Another Magazine Disappears
I belong to several online forums. A post from yesterday caught my attention, with the subject heading, “Marketing Update Christian Parenting Today.” The writer said Christian Parenting Today had ceased publication. Another fine magazine has disappeared off the marketplace. If you spend many years writing for magazines (as I have), you learn the magazine business had a high failure rate. If a publication stays in business five years or more, they are unusual. Christian Parenting Today was around probably about twenty or twenty-two years.
As a fairly new writer, I remember getting a call from the founding editor of Christian Parenting Today. He and a small staff were putting together the first issue and in the process of lining up their regular contributors and columnists. At the time, I was reviewing many books (something that continues to a small degree). Most of my reviews were for trade magazines and Christian Parenting Today was launching as a consumer publication (for the general news stand and marketplace). With my verbal marching orders from the editor, I became the first book review columnist for CPT. The magazine launched as a bi-monthly—every other month. My assignment was to review the best and newest books for parents and also to suggest children’s books (a variety of ages). I’m unsure of my word limitations (that was years ago) but it was probably about 2,000 words. I crammed as many short, positive recommendations into that space as possible. Because I was selecting which books to include (with little or no input from my editors), the floodgates of books opened from the publishers. Almost every Christian and many general market publishers added my name and mailing address to their “A” list of reviewers. Let’s take a major publisher like Zondervan who releases about 150 books a year. I would get almost every one of these releases. Just opening the packages from the publishers became quite a challenge—much less selecting the particular books which I would write about for the magazine. Each publisher was eager to reach the growing audience of this publication. I believe at one point the magazine circulation was at least 150,000.
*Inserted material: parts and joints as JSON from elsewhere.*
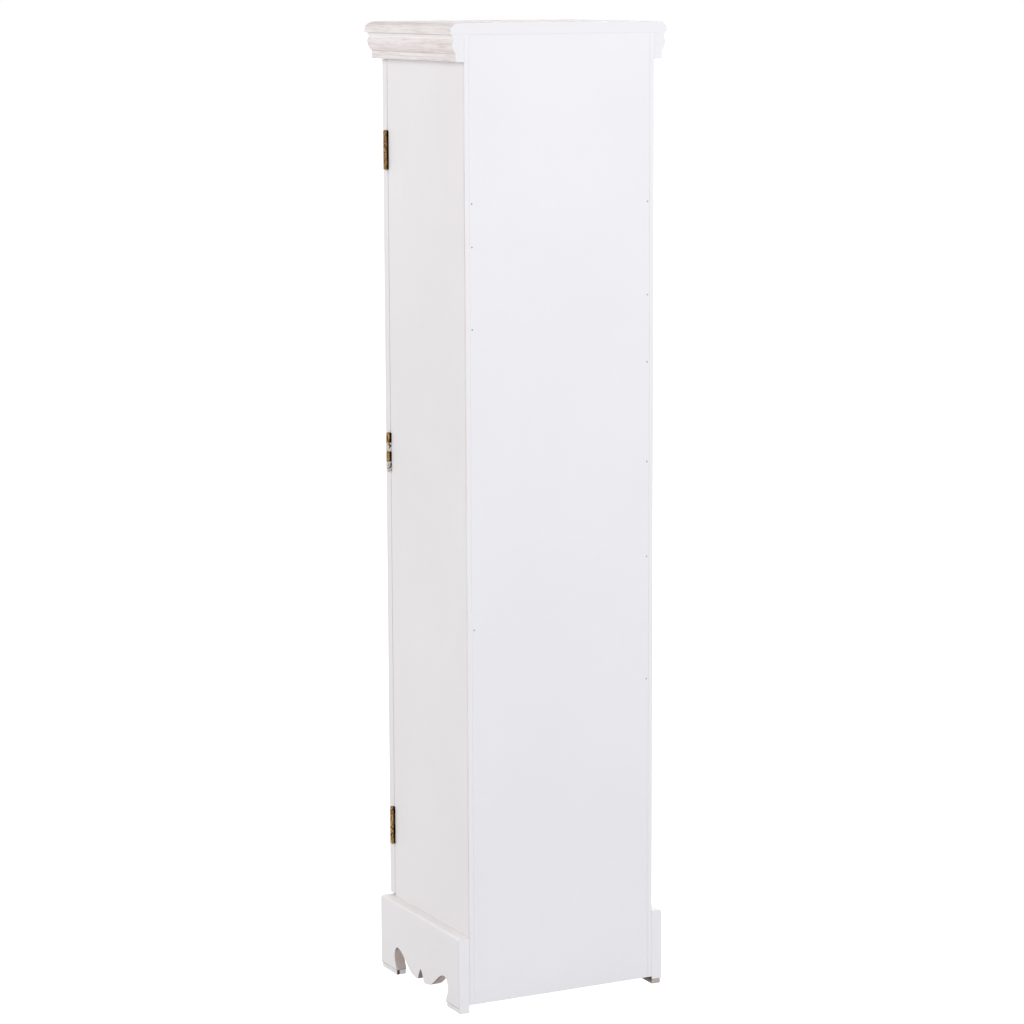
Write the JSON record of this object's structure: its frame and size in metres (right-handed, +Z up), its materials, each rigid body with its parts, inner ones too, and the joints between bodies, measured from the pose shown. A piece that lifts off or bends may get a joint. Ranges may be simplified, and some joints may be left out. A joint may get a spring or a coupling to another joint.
{
  "type": "jewelry armoire",
  "caption": "Tall narrow free-standing jewelry armoire, white painted, limed cornice, scalloped skirt and a hinged mirror door over pegs, ring rolls and shelves",
  "frame": {"origin": "on the floor, under the middle of the whole object's footprint", "axes": "+Z up, the door faces -Y, +X is the hinge side"},
  "size_m": [0.3, 0.257, 1.24],
  "materials": {
    "white_paint": "matte white paint",
    "limed_wood": "limed, whitewashed grain",
    "painted_hardboard": "matte white paint",
    "aged_brass": "aged",
    "zinc_steel": "zinc plated",
    "mirror_glass": "polished",
    "grey_velvet": "velvet",
    "white_plastic": "satin"
  },
  "bodies": {
    "carcass": {"side_panel_right": "white_paint", "side_panel_left": "white_paint", "floor_board": "white_paint", "floor_cleat_right": "white_paint", "floor_cleat_left": "white_paint", "front_top_rail": "white_paint", "skirt_front": "white_paint", "skirt_right": "white_paint", "skirt_left": "white_paint", "shelf_lower": "white_paint", "shelf_middle": "white_paint", "shelf_upper": "white_paint", "lower_divider": "white_paint", "ring_shelf_lip": "white_paint", "necklace_rail": "white_paint", "top_board": "limed_wood", "cornice_moulding_front": "limed_wood", "cornice_moulding_right": "limed_wood", "cornice_moulding_left": "limed_wood", "back_panel": "painted_hardboard", "shelf_pad": "grey_velvet", "floor_pad_right": "grey_velvet", "floor_pad_left": "grey_velvet", "bracelet_bar": "grey_velvet", "ring_roll_1": "grey_velvet", "ring_roll_2": "grey_velvet", "ring_roll_3": "grey_velvet", "ring_roll_4": "grey_velvet", "necklace_peg_1": "aged_brass", "necklace_peg_2": "aged_brass", "necklace_peg_3": "aged_brass", "necklace_peg_4": "aged_brass", "necklace_peg_5": "aged_brass", "catch_magnet": "white_plastic", "hinge_upper_case_leaf": "aged_brass", "hinge_upper_pin": "aged_brass", "hinge_middle_case_leaf": "aged_brass", "hinge_middle_pin": "aged_brass", "hinge_lower_case_leaf": "aged_brass", "hinge_lower_pin": "aged_brass"},
    "door": {"door_stile_hinge": "white_paint", "door_stile_latch": "white_paint", "door_rail_top": "white_paint", "door_rail_bottom": "white_paint", "mirror_bead_right": "white_paint", "mirror_bead_top": "white_paint", "mirror_bead_left": "white_paint", "mirror_bead_bottom": "white_paint", "door_peg_rail": "white_paint", "mirror": "mirror_glass", "mirror_backing": "painted_hardboard", "knob": "aged_brass", "knob_screw": "zinc_steel", "catch_strike": "zinc_steel", "door_peg_1": "aged_brass", "door_peg_2": "aged_brass", "door_peg_3": "aged_brass", "hinge_upper_door_leaf": "aged_brass", "hinge_middle_door_leaf": "aged_brass", "hinge_lower_door_leaf": "aged_brass"}
  },
  "joints": [
    {"name": "door_hinge", "type": "hinge", "parent": "carcass", "child": "door", "pos_m": [0.135, -0.0935, 0.69], "axis": [0, 0, 1], "range_deg": [0, 180]}
  ]
}
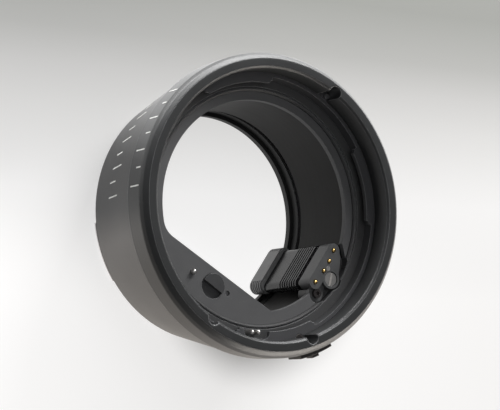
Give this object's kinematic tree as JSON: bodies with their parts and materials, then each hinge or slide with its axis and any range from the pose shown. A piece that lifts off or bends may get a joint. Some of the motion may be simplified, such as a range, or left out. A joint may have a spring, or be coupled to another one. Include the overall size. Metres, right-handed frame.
{
  "type": "macro extension tube",
  "caption": "Short tapered black tube that fits between a camera and its lens, with bayonets at both ends, a D-shaped baffle, a drive shaft and a finned contact block.",
  "frame": {"origin": "centre of the rear bayonet's end face, on the optical axis", "axes": "+Z is the optical axis towards the lens; seen from the lens side, the release slide is near -Y and the contact block between +X and -Y"},
  "size_m": [0.0852, 0.0869, 0.0416],
  "materials": {
    "ring_black": "satin black anodised aluminium",
    "barrel_black": "fine satin black anodised aluminium with white filled marks",
    "frame_black": "matt black machined aluminium",
    "plate_black": "matt black sheet",
    "bayonet_black": "black chromed steel",
    "trap_black": "dull anti-reflection black",
    "mount_steel": "turned satin chrome",
    "small_steel": "plain steel",
    "shaft_steel": "blackened steel",
    "black_screw": "blackened steel",
    "bright_steel": "polished steel",
    "brass": "plain brass",
    "block_plastic": "satin black moulded plastic",
    "fin_plastic": "satin black moulded plastic",
    "gold": "gold plated",
    "slide_black": "satin black anodised aluminium"
  },
  "bodies": {
    "tube": {"front_ring": "ring_black", "rear_barrel": "barrel_black", "front_frame": "frame_black", "baffle_plate": "plate_black", "lens_bayonet": "bayonet_black", "light_trap_tube": "trap_black", "rear_mount": "mount_steel", "bayonet_screws": "small_steel", "plate_screws": "small_steel", "rear_screws": "small_steel", "push_pin_spring": "small_steel", "contact_springs": "small_steel", "release_spring": "small_steel", "stop_pin": "small_steel", "bayonet_dowel": "small_steel", "foot_screw": "black_screw", "block_screw": "bright_steel", "block_dowel": "bright_steel", "index_stud": "bright_steel", "shaft_bush": "brass", "push_pin_tube": "brass", "contact_rods": "brass", "contact_front": "block_plastic", "contact_fins": "fin_plastic", "contact_rear": "block_plastic", "rear_pads": "gold"},
    "shaft": {"drive_shaft": "shaft_steel", "shaft_clip": "small_steel"},
    "push": {"push_pin": "bright_steel"},
    "contact_1": {"contact_pin_1": "gold"},
    "contact_2": {"contact_pin_2": "gold"},
    "contact_3": {"contact_pin_3": "gold"},
    "contact_4": {"contact_pin_4": "gold"},
    "release": {"release_slide": "slide_black", "lock_plate": "small_steel", "lock_pin": "bright_steel"}
  },
  "joints": [
    {"name": "shaft_turn", "type": "hinge", "parent": "tube", "child": "shaft", "pos_m": [-0.01903, -0.01916, 0], "axis": [0, 0, 1], "range_deg": [0, 290]},
    {"name": "push_pin_slide", "type": "slide", "parent": "tube", "child": "push", "axis": [0, 0, -1], "range_m": [0, 0.0012], "stiffness_N_per_m": 400, "springref_m": -0.002},
    {"name": "contact_1_slide", "type": "slide", "parent": "tube", "child": "contact_1", "axis": [0, 0, -1], "range_m": [0, 0.0008], "stiffness_N_per_m": 300, "springref_m": -0.001},
    {"name": "contact_2_slide", "type": "slide", "parent": "tube", "child": "contact_2", "axis": [0, 0, -1], "range_m": [0, 0.0008], "stiffness_N_per_m": 300, "springref_m": -0.001},
    {"name": "contact_3_slide", "type": "slide", "parent": "tube", "child": "contact_3", "axis": [0, 0, -1], "range_m": [0, 0.0008], "stiffness_N_per_m": 300, "springref_m": -0.001},
    {"name": "contact_4_slide", "type": "slide", "parent": "tube", "child": "contact_4", "axis": [0, 0, -1], "range_m": [0, 0.0008], "stiffness_N_per_m": 300, "springref_m": -0.001},
    {"name": "release_slide_travel", "type": "slide", "parent": "tube", "child": "release", "axis": [0, 0, -1], "range_m": [0, 0.0016], "stiffness_N_per_m": 500, "springref_m": -0.002}
  ]
}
I wrote this material for the first two or three years of Christian Parenting Today. Plus I wrote several feature articles on parenting related topics. My children were younger then and I was in the throws of parenting and found it easy to write about these aspects. I was in touch with the editors because of the book review column. Eventually I watched these editors move to other parts of the business. Both of the founding editors are still in publishing but in book aspects of the business and not in the magazine area. Eventually the editorial staff moved from Sisters, Oregon (where the magazine began) to Colorado Springs. I continued writing for the new editors because only a few of them made the move with the publication. From several editors, I’ve heard the story of the day the magazine (there were several magazines) were purchased and moved. Those editors lost their jobs and were forced into other positions.
I’m recounting some of these moves so you can understand the importance of continuing your relationships with the editors. I continued my relationships with the editors who moved away. And I began my relationship with the new editors. Some of these editors have left the business while others continue in thriving careers.
Why is the magazine business so difficult and why do these publications disappear? It returns to an aspect many writers don’t think about when they write for a publication—the business side of magazines. Like commercial television, what pays for the programs? It’s the commercials. In the commercial magazine business, it’s those full-color ads which pay for the publication. Subscribers only pay a small percentage of the actual value of the magazine. The rest of the cost is carried through advertising. Inside the magazine, there is this constant juggling between editorial and advertising for space. It’s a delicate balance and the costs are many—staff, overhead (building, lights, etc) along with paying the freelance writers. The writer has to roll with the punches—or so I’ve learned after years of working with different magazines and editors.
While I understand these changes, it’s still a bit sad to see a fine publication like Christian Parenting Today disappear from the magazine landscape. I am grateful to have had the opportunity to be involved in the early years of that magazine.